A Second Federal Court Green-Lights Lawsuit Against Obamacare

WASHINGTON, Oct. 31 – A second federal judge Thursday has ruled a lawsuit that challenges a major IRS Obamacare regulation could proceed despite the government’s objections. A ruling by a judge in Richmond today mirrored that of a federal judge in the District of Columbia last week. (View the complaint in King v. Sebelius)

The judge denied plaintiffs’ request for a preliminary injunction, he ordered briefs filed by the first week of December, which would allow him to issue a decision by the end of the year. Plaintiffs in both lawsuits have sued over an IRS regulation imposed under the Affordable Care Act that will subject them to penalties and force them to cut back employees’ hours, even though they are located in states that have refused to set up their own insurance exchanges.

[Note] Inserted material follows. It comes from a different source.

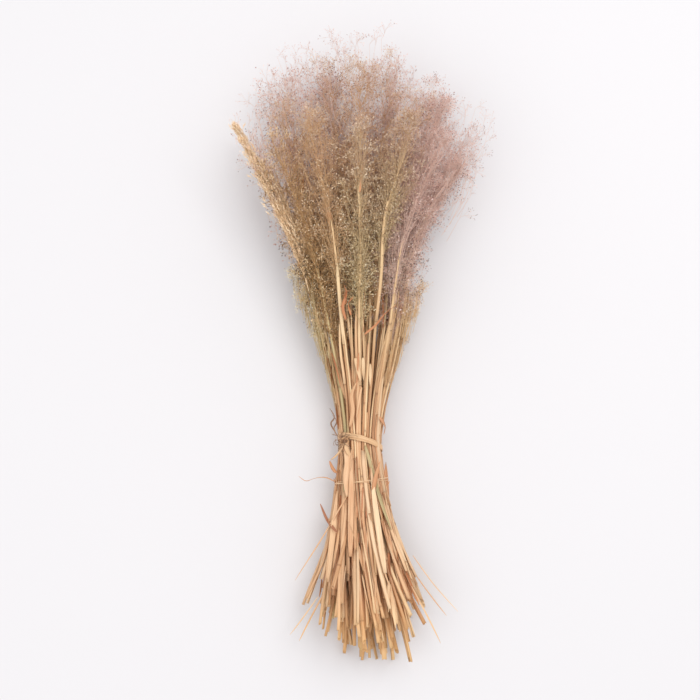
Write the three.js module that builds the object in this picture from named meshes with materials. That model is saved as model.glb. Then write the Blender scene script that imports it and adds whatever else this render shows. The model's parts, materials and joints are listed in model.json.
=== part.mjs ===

The Obamacare statute authorizes health insurance subsidies to qualifying individuals in states that created their own healthcare exchanges. These subsidies trigger the employer mandate – a $2,000-per-employee penalty for companies that don’t provide government-approved health coverage to workers – and expose more people to the individual mandate, which requires individuals to purchase insurance or pay a fine.

But without authorization from Congress, the IRS vastly expanded those subsidies to cover the 34 “refusenik” states that have decided not to set up such exchanges. The statute plainly says businesses in these nonparticipating states should be free of the employer mandate, and the scope of the individual mandate should be reduced as well. The IRS rule expands both mandates and deprives states of the power given to them by Congress to exempt their residents and businesses from these requirements.

The complaint and preliminary injunction filings can be viewed at cei.org/obamacare.

CEI general counsel Sam Kazman had earlier expressed hope that the forthcoming rulings will “invalidate the attempt by the IRS to eliminate the distinction between states that participate in the insurance exchange program and those that do not.”

Mike Carvin, a partner at Jones Day, argued on behalf of plaintiffs in this case and the D.C. case, Halbig v. Sebelius.